News Column

Stranding team's volunteers built solid foundation

June 1, 2014

By Lauren King, The Virginian-Pilot

June 01--VIRGINIA BEACH -- When dead dolphins began washing up on beaches last year, experience gave members of the Virginia Marine Stranding Team a hint of what was coming.

In 1987, cetacean morbillivirus killed more than 740 dolphins along the Eastern Seaboard. As people found carcasses on the beaches in Virginia, they started calling the year-old Virginia Marine Science Museum (now known as the Virginia Aquarium and Marine Science Center).

But there was no stranding team to respond.

When scientists came to Virginia Beach to research the deaths, staffers from the museum volunteered their free time to help. Those with full-time jobs easily spent about 40 hours volunteering, said Mark Swingle, then a museum aquarist and now the aquarium's director of research and conservation.

They couldn't answer the scientists' questions about dolphin habits in the area, but they picked up carcasses, performed necropsies and recorded data.

"We got involved because we were the locals," Swingle said.

"That intense four- to five-month period of time... planted the seed for our stranding program."

The experience also highlighted just how much they had to learn if they wanted to help.

The Marine Science Museum established its program in 1989 and received its first permit from the National Marine Fisheries Service a year later, joining the Northeast regional stranding network.
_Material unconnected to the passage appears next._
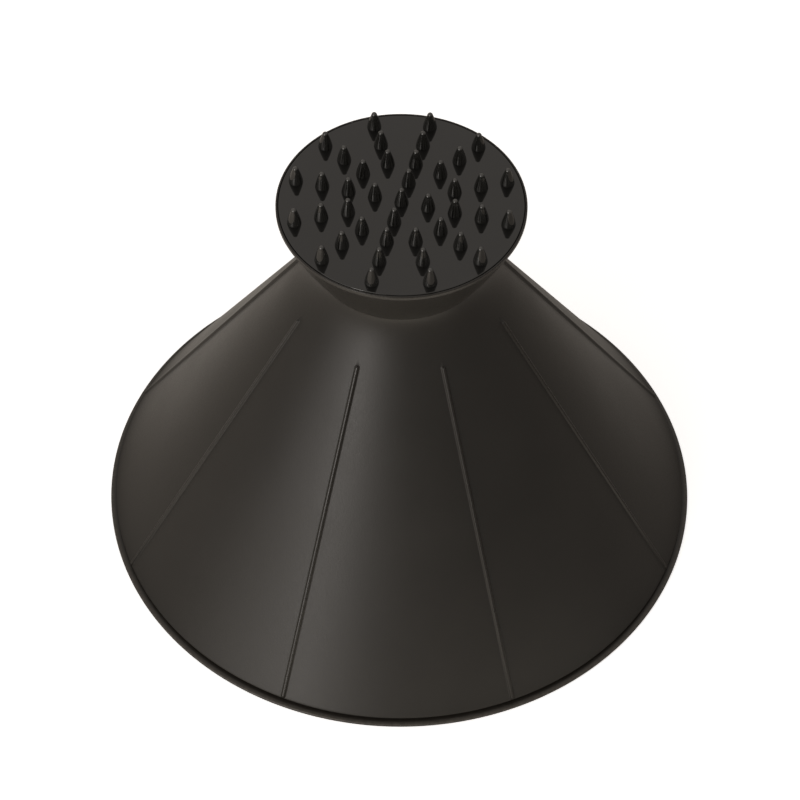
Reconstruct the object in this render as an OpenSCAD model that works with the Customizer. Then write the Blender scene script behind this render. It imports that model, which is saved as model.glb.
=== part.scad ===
// Cone-shaped windscreen ice scraper with a push-in spiked ice-breaker cap.
// The wide rim scrapes, the spikes crack thick ice, and without its cap the cone is a funnel.
// Origin at the centre of the scraping edge, +Z up along the cone's axis.

/* [Scraping rim] */
// Outer radius of the scraper ring
rim_r = 77.5; // [77.2:0.1:79]
// Height of the ring's outer lip
lip_h = 1; // [0.9:0.1:1.2]
// Height of the plane where the cone sits on the ring
seat_z = 1.9; // [1.8:0.1:2]
// Width of the flat land that touches the glass
land_w = 1.2; // [0.8:0.1:1.6]

/* [Cone] */
// Outer radius of the cone at its foot
foot_r = 76.1; // [75.5:0.1:76.2]
// Outer radius of the cone where it starts to curve into the waist
shoulder_r = 26.8; // [25.5:0.1:28]
// Height of that shoulder
shoulder_z = 79.2; // [77:0.1:82]
// Wall thickness of the cone, measured level
wall = 2.5; // [2:0.1:3]

/* [Waist and mouth] */
// Outer radius of the waist
waist_r = 21.3; // [20.6:0.1:22]
// Height of the waist
waist_z = 92.1; // [90:0.1:93]
// Outer radius of the mouth
mouth_r = 30.15; // [30.1:0.05:30.6]
// Height of the cap's flat face, level with the mouth
face_z = 110.1; // [109.4:0.1:111]
// Height of the mouth's upright edge
mouth_edge_h = 1.2; // [1:0.1:1.6]
// Wall thickness of the waist and the mouth, measured level
mouth_wall = 2.1; // [1.9:0.1:2.2]

/* [Cone ribs] */
// Number of ribs
rib_count = 8; // [4:1:12]
// Radius of a rib's round back
rib_r = 0.6; // [0.5:0.05:0.7]
// How far a rib's axis lies above the cone's surface
rib_rise = 0.05; // [0:0.05:0.2]
// Height of a rib's lower end
rib_low_z = 2.6; // [2.6:0.1:12]
// Height of a rib's upper end
rib_high_z = 78.6; // [60:0.1:79]

/* [Cap] */
// Radius of the cap's plate
plate_r = 29.5; // [28.9:0.05:29.6]
// Thickness of the plate
plate_t = 1.2; // [1:0.1:1.3]
// Radius of the plate's rounded edge
plate_round = 0.3; // [0.2:0.1:0.6]
// Radius of the bore that guides the cap's skirt
guide_r = 22.8; // [22.6:0.05:22.9]
// Radial clearance of the skirt in that bore
guide_gap = 0.05; // [0.03:0.01:0.1]
// Wall thickness of the skirt
skirt_wall = 1.6; // [1.2:0.1:2]

/* [Spikes] */
// Height of a spike above the plate
spike_h = 4.8; // [4.2:0.1:6]
// Radius of a spike at its root
spike_r = 1.75; // [1.4:0.05:1.9]
// Radius of a spike's round tip
spike_tip_r = 0.7; // [0.4:0.05:0.85]
// Distance between the rings of spikes
spike_step = 6.58; // [6:0.01:6.7]
// Number of spike arms
arm_count = 12; // [8:4:12]

/* [Hidden] */
$fn = 96;

cone_black = "#35312c";
ring_black = "#3c352e";
cap_black = "#2c2d2b";

// Tongue on the ring and the slot for it in the cone's foot
slot_inset = 2.8;
slot_w = 1.1;
slot_h = 2.3;
slot_out_r = foot_r - slot_inset;
slot_in_r = slot_out_r - slot_w;
slot_top_z = seat_z + slot_h;
tongue_gap = 0.08;
tongue_top_gap = 0.2;

// Foot of the cone, and the shadow gap between it and the ring's lip
foot_w = 5;
foot_in_r = foot_r - foot_w;
foot_round = 0.3;
gap_w = 0.7;
gap_in_r = foot_r - gap_w;
edge_round = 0.3;
lip_round = 0.45;
ring_in_z = 1.2;

// Seat of the cap inside the mouth
recess_gap = 0.15;
recess_r = plate_r + recess_gap;
ledge_z = face_z - plate_t;
guide_depth = 11.8;
guide_h = 3;
guide_low_z = face_z - guide_depth;
guide_high_z = guide_low_z + guide_h;
seat_step = 0.8;
skirt_end_gap = 0.3;
skirt_end_z = guide_low_z + skirt_end_gap;
skirt_chamfer = 0.5;

// Mouth and flare
mouth_drop = 0.1;
mouth_low_z = face_z - mouth_edge_h;
mouth_top_z = face_z - mouth_drop;
mouth_round = 0.3;
mouth_chamfer = 0.1;
flare_top_r = mouth_r - mouth_chamfer;
flare_belly = 0.7;
belly_angle = -30;
neck_drop = 1;

curve_steps = 8;
arc_steps = 5;
spike_steps = 6;
tip_steps = 5;
spike_bulge = 1.4;
small_fn = 32;

// Offset of the first rib and of the first spike arm from +X
rib_start = 180 / rib_count;
arm_start = 180 / arm_count;

// Level change of the cone's outer radius for each millimetre of height
slope = (foot_r - shoulder_r) / (shoulder_z - seat_z);

// Outer radius of the straight cone at height z
function cone_r(z) = foot_r - (z - seat_z) * slope;

// Outer radius of a straight flare from the waist to the mouth at height z
function flare_r(z) =
    waist_r + (z - waist_z) * (flare_top_r - waist_r) / (mouth_low_z - waist_z);

// Points of a curve from a to b that bends towards c
function bend(a, c, b, steps) =
    [for (i = [0:steps]) let (t = i / steps)
        (1 - t) * (1 - t) * a + 2 * t * (1 - t) * c + t * t * b];

// Points of a round corner about centre c, from angle a0 to angle a1
function corner(c, r, a0, a1) =
    [for (i = [0:arc_steps]) let (a = a0 + (a1 - a0) * i / arc_steps)
        c + r * [cos(a), sin(a)]];

// Shell of the cone, its waist and its mouth, in one moulding
module cone_shell() {
    shoulder = [shoulder_r, shoulder_z];
    waist = [waist_r, waist_z];
    flare_top = [flare_top_r, mouth_low_z];
    waist_bend = [waist_r, shoulder_z + (shoulder_r - waist_r) / slope];
    flare_bend = (waist + flare_top) / 2 + flare_belly * [cos(belly_angle), sin(belly_angle)];
    neck_in = [waist_r - mouth_wall, waist_z];
    neck_bend = [neck_in[0], waist_bend[1] - neck_drop];
    cone_top_in = [shoulder_r - wall, shoulder_z];
    inner_foot_z = seat_z + (foot_r - wall - foot_in_r) / slope;
    rotate_extrude()
        polygon(concat(
            [[foot_r - foot_round, seat_z]],
            [[cone_r(seat_z + foot_round), seat_z + foot_round]],
            bend(shoulder, waist_bend, waist, curve_steps),
            [for (p = bend(waist, flare_bend, flare_top, curve_steps)) if (p[1] > waist_z) p],
            [[mouth_r, mouth_low_z + mouth_chamfer]],
            corner([mouth_r - mouth_round, mouth_top_z - mouth_round], mouth_round, 0, 90),
            [[recess_r + mouth_chamfer, mouth_top_z]],
            [[recess_r, mouth_top_z - mouth_chamfer]],
            [[recess_r, ledge_z]],
            [[flare_r(ledge_z) - mouth_wall, ledge_z]],
            [[flare_r(guide_high_z + seat_step) - mouth_wall, guide_high_z + seat_step]],
            [[guide_r, guide_high_z]],
            [[guide_r, guide_low_z]],
            [[flare_r(guide_low_z) - mouth_wall, guide_low_z]],
            bend(neck_in, neck_bend, cone_top_in, curve_steps),
            [[foot_in_r, inner_foot_z]],
            [[foot_in_r, seat_z]],
            [[slot_in_r, seat_z]],
            [[slot_in_r, slot_top_z]],
            [[slot_out_r, slot_top_z]],
            [[slot_out_r, seat_z]]
        ));
}

// One raised rib with round ends, running straight down the cone
module rib() {
    run = rib_high_z - rib_low_z;
    drop = run * slope;
    length = sqrt(run * run + drop * drop);
    lean = atan(slope);
    translate([cone_r(rib_low_z) + rib_rise * cos(lean), 0, rib_low_z + rib_rise * sin(lean)])
        rotate([0, -lean, 0]) {
            cylinder(h = length, r = rib_r, $fn = small_fn);
            sphere(r = rib_r, $fn = small_fn);
            translate([0, 0, length])
                sphere(r = rib_r, $fn = small_fn);
        }
}

module cone_body() {
    color(cone_black)
        union() {
            cone_shell();
            for (i = [0:rib_count - 1])
                rotate([0, 0, rib_start + i * 360 / rib_count])
                    rib();
        }
}

// Hard ring under the cone's foot: a tongue holds it, and its outer lip scrapes
module scraper_ring() {
    color(ring_black)
        rotate_extrude()
            polygon(concat(
                [[rim_r - edge_round - land_w, 0]],
                [[rim_r - edge_round, 0]],
                [[rim_r, edge_round]],
                corner([rim_r - lip_round, lip_h - lip_round], lip_round, 0, 90),
                [[gap_in_r, lip_h]],
                [[gap_in_r, seat_z]],
                [[slot_out_r - tongue_gap, seat_z]],
                [[slot_out_r - tongue_gap, slot_top_z - tongue_top_gap]],
                [[slot_in_r + tongue_gap, slot_top_z - tongue_top_gap]],
                [[slot_in_r + tongue_gap, seat_z]],
                [[foot_in_r, seat_z]],
                [[foot_in_r, ring_in_z]]
            ));
}

// One spike with slightly bulging sides and a round tip, standing on z = 0
module spike() {
    tip_z = spike_h - spike_tip_r;
    root_z = -plate_t / 2;
    function side(t) = [
        spike_tip_r + (spike_r - spike_tip_r) * (1 - pow(t, spike_bulge)),
        tip_z * t
    ];
    rotate_extrude($fn = small_fn)
        polygon(concat(
            [[0, root_z]],
            [[spike_r, root_z]],
            [for (i = [0:spike_steps]) side(i / spike_steps)],
            [for (i = [1:tip_steps - 1]) let (a = 90 * i / tip_steps)
                [spike_tip_r * cos(a), tip_z + spike_tip_r * sin(a)]],
            [[0, spike_h]]
        ));
}

// Spikes in rings on radial arms, with a small cross of five at the centre
module spikes() {
    spike();
    for (k = [0:arm_count - 1])
        rotate([0, 0, arm_start + k * 360 / arm_count])
            for (ring = [2:4])
                translate([ring * spike_step, 0, 0])
                    spike();
    for (k = [0:3])
        rotate([0, 0, 90 * k - arm_start])
            translate([spike_step, 0, 0])
                spike();
}

// Round plate with a skirt that plugs into the mouth
module cap_plate() {
    skirt_r = guide_r - guide_gap;
    rotate_extrude()
        polygon(concat(
            [[0, ledge_z]],
            [[skirt_r - skirt_wall, ledge_z]],
            [[skirt_r - skirt_wall, skirt_end_z]],
            [[skirt_r - skirt_chamfer, skirt_end_z]],
            [[skirt_r, skirt_end_z + skirt_chamfer]],
            [[skirt_r, ledge_z]],
            [[plate_r, ledge_z]],
            corner([plate_r - plate_round, face_z - plate_round], plate_round, 0, 90),
            [[0, face_z]]
        ));
}

module spiked_cap() {
    color(cap_black)
        union() {
            cap_plate();
            translate([0, 0, face_z])
                spikes();
        }
}

cone_body();
scraper_ring();
spiked_cap();
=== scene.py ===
"""Looks for the cone-shaped ice scraper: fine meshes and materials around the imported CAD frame."""

import math

import bpy
from mathutils import Euler, Matrix, Vector


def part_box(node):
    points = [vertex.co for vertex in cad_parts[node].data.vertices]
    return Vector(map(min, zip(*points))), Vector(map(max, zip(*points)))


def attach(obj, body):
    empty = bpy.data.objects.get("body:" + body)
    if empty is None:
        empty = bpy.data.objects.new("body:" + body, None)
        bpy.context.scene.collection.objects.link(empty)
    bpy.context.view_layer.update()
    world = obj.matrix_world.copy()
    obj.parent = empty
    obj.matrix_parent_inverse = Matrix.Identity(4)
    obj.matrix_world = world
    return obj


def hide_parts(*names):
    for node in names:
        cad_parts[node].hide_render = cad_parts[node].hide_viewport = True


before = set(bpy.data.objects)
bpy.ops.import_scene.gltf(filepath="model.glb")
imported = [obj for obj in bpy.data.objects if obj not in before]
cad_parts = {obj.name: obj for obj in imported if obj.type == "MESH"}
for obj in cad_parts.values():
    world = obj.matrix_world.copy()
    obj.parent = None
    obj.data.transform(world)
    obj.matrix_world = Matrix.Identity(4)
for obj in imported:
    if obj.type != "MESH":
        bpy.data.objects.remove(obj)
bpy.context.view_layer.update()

MM = 0.001

# ---------------------------------------------------------------- sizes, in millimetres
ring_low, ring_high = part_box("scraper_ring")
cone_low, cone_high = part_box("cone_body")
cap_low, cap_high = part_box("spiked_cap")

RIM_R = min(ring_high.x, -ring_low.x) / MM
SEAT_Z = cone_low.z / MM
MOUTH_TOP_Z = cone_high.z / MM
PLATE_R = min(cap_high.x, -cap_low.x) / MM
TIP_Z = cap_high.z / MM

# The cap's face stands a little above the mouth's edge
FACE_Z = MOUTH_TOP_Z + 0.1

LIP_H = 1.0
LIP_ROUND = 0.45
LAND_W = 1.2
EDGE_CUT = 0.3
RING_IN_Z = 1.2
GAP_W = 0.7
TONGUE_GAP = 0.08
TONGUE_TOP_GAP = 0.2

FOOT_R = RIM_R - 1.4
FOOT_IN_R = FOOT_R - 5
SLOT_OUT_R = FOOT_R - 2.8
SLOT_IN_R = FOOT_R - 3.9
SLOT_H = 2.3
WALL = 2.5
SHOULDER_R = 26.8
SHOULDER_Z = 79.2
SLOPE = (FOOT_R - SHOULDER_R) / (SHOULDER_Z - SEAT_Z)
WAIST_R = 21.3
WAIST_Z = 92.1
NECK_DROP = 1
MOUTH_R = 30.15
MOUTH_EDGE_H = 1.2
MOUTH_WALL = 2.1
MOUTH_CHAMFER = 0.1
MOUTH_ROUND = 0.3
FLARE_BELLY = (0.61, -0.35)

RIB_COUNT = 8
RIB_HEIGHT = 0.6
RIB_HALF_WIDTH = 0.46
RIB_LOW_Z = 2.6
RIB_HIGH_Z = 78.6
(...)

Congress passed an act facilitating the collection and distribution of data on stranded marine mammals and health trends of the population in the wild, according to the National Oceanic and Atmospheric Association.

Initially, Swingle said, he was probably the only museum staffer with any time built into his full-time job to work on the team. With volunteers, the primary goal was to respond to every stranding so they could learn everything possible about the animals living nearby.

With a first-year budget of about $10,000 and no dedicated work space, they frequently improvised. Necropsies were sometimes performed on a tarp in the parking lot.

"We took the data that we could, and then we would bury them," Swingle said.

But even in death, the animals helped.

"These animals were like gold for us," he said. "We could learn things you couldn't from live, wild animals."

In 1995, Swingle helped open the Marine Animal Care Center about 3 miles away from the aquarium.

"We outgrew the place probably three years after we got here," he said.

During a recent tour, he pointed out the changes made over the years to maximize space.

A portion of the building is filled with desks and cubicles. Necropsies are performed in a tent outside.

The other part of the building is where animals are kept.

All are temporary guests. Some are destined for the aquarium. Others are treated for maladies and returned to the ocean.

Recently, several tanks were filled with sea turtles. Reminders not to let them see how food got into the tanks were written in marker on duct tape. A wall displayed pictures and names and explained how each animal came to the center.

"They each have a story," said Joan Barns, a Virginia Aquarium spokeswoman.

Scientists at the museum know a lot more about the animals that live nearby than they did in 1987. For example, said Swingle, it was once thought that dolphins moved up and down the coast. Now we know they're part of different regional populations, or stock, that can number in the thousands.

The stranding team's volunteer population has ballooned and thinned over the years.

At its peak, there were about 170 volunteers. Swingle called it unmanageable. Now there are 65 to 70 volunteers scheduled to be on call.

There are two shifts each day. Five people are scheduled to be on call for each shift. The stranding team covers the state of Virginia and is sometimes called to help in northeastern North Carolina.

Once a group of well-meaning, local volunteers who didn't know what to do in 1987, the stranding team is now responsible for having developed human interaction protocols that are used throughout the country, and some of the aquarium's staff have earned national reputations in their field of study.

"There's nothing in here," Swingle said of the Marine Animal Care Center, "that wasn't done with volunteer help."